JOHANNESBURG: Former South African President and anti-apartheid leader is breathing by medical life support machine, his daughter has said, adding that his father’s condition is ‘perilous.’
“He is assisted in breathing by a life support machine… the anticipation of his impending death is based on real and substantial grounds,” Makaziwe Mandela, the eldest daughter of Nelson Mandela, said on Wednesday.
Some members of Mandela’s family including Makaziwe, his wife, Graca Machel, and 14 other relatives submitted documents to the Eastern Cape High Court as part of an ongoing dispute within the family over where the anti-apartheid leader should be buried.
The papers say Mandela’s “perilous” breathing situation has lasted at least six days and his condition has been “critical” since June 23.
South African officials have neither confirmed nor denied whether Mandela is on life-support condition.
The 94-year-old icon was taken to hospital for a lung infection. His lung troubles date from his 27 years in prison.

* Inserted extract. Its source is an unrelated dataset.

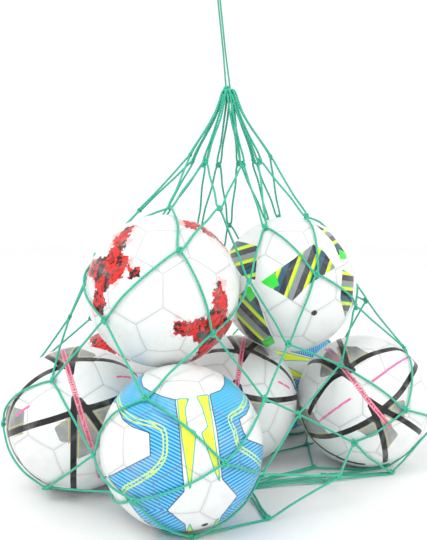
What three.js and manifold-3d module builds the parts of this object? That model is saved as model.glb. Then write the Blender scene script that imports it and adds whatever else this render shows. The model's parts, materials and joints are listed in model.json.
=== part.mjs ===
// A mesh ball bag: a knotted diamond net full of footballs, stood on the floor and drawn up by its cord.
// Millimetres, +Z up. The floor is z = 0, +Y points away from the front of the bag.
import * as THREE from "three";
import { mergeVertices } from "three/addons/utils/BufferGeometryUtils.js";
import Module from "manifold-3d";

// The middle of the bag's footprint, which becomes the part's origin.
const ORIGIN = new THREE.Vector2(4.5, 58);

// Footballs: size 5, a panel casing round a rubber bladder. The floor flattens the lower ones a little.
const BALL_RADIUS = 110;
const CASING_WALL = 2.5;
const BLADDER_RADIUS = 103.8;
const BLADDER_WALL = 1;
const CASING_DETAILS = [3, 2];
const BLADDER_DETAILS = [1, 1];
const FLOOR_BALL = 109;

// Each ball: its centre, and the direction from the centre to its valve.
const BALLS = {
  ball_front: { centre: [-63, -166, FLOOR_BALL], valve: [0.3, -0.6, -0.74] },
  ball_left: { centre: [-228, -20, FLOOR_BALL], valve: [-0.5, 0.6, 0.62] },
  ball_right: { centre: [232.5, 89, FLOOR_BALL], valve: [0.7, 0.5, 0.5] },
  ball_middle: { centre: [12, 93, FLOOR_BALL], valve: [0.4, 0.75, 0.5] },
  ball_back_left: { centre: [-183, 197, FLOOR_BALL], valve: [-0.3, 0.9, 0.3] },
  ball_back_right: { centre: [123, 285, FLOOR_BALL], valve: [0.2, 0.85, 0.5] },
  ball_upper_left: { centre: [-93, -84, 311.5], valve: [-0.75, 0.6, 0.3] },
  ball_upper_right: { centre: [102, 56, 309.5], valve: [0.28, -0.9, -0.33] },
};
const WHITE_PANELS = 0xf2f2f0;
const BLADDER_BLACK = 0x2b2b2b;
const VALVE_BLACK = 0x1d1d1d;
const BALL_COLOURS = {
  ball_front: 0x8fd0ec,
  ball_back_left: 0xd9a79c,
  ball_back_right: 0xb9dcec,
};

const CENTRES = Object.values(BALLS).map((ball) => ball.centre);

// Valve: a rubber stem with a flange inside the bladder and a blind hole for the pump's needle.
const VALVE_HOLE = 3.2;
const VALVE_STEM = 2.6;
const VALVE_FLANGE = 6;
const VALVE_FLANGE_TOP = 95.4;
const VALVE_FLANGE_BOTTOM = 93.6;
const VALVE_TOP = 109.4;
const NEEDLE_HOLE = 0.8;
const NEEDLE_DEPTH = 7;

// Netting: rows of diamond meshes in 3 mm twine, each side of a mesh worked in three straight steps.
const CORD_RADIUS = 1.5;
const CORD_GAP = 0.3;
const MESHES_ROUND = 10;
const ROWS = 10;
const BAR_LENGTH = 121;
const BAR_STEPS = 3;
const KNOT_RISE = 1.9;
const LEG_SPACING = 3.8;

// The net's points and the middles of its steps stay this far from each ball's centre.
const CLEARANCE_RADIUS = 113.4;
const FLOOR_CORD = 1.8;
const FLAT_BELOW = 25;
const STANDING_BELOW = 3;
const SIDE_STEP = 2;

// Where the mouth is gathered and where the bottom is tied, and the ring that does each.
const MOUTH = new THREE.Vector3(3, 0, 608);
const FOOT = new THREE.Vector3(30, -20, 5.6);
const RING_RADIUS = 12;
const HOOK_REACH = 4.1;

// The bag's outline before it settles, from the mouth down: distance from the middle, and height.
const OUTLINE = [
  [16, 608], [60, 515], [130, 430], [205, 350], [280, 270], [345, 190],
  [385, 110], [360, 20], [300, 4], [150, 4], [16, 5],
];
const OUTLINE_DEPTH_SHIFT = 30;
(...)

Nelson Mandela, who led the country to democracy in 1994, left office in 1999 after serving one term as South Africa’s president. Seen as South Africa’s moral compass, the highly revered leader announced his retirement from public life in 2004, but continued to make a number of public appearances.
Mandela has received more than 250 awards over four decades, including the 1993 Nobel Peace Prize.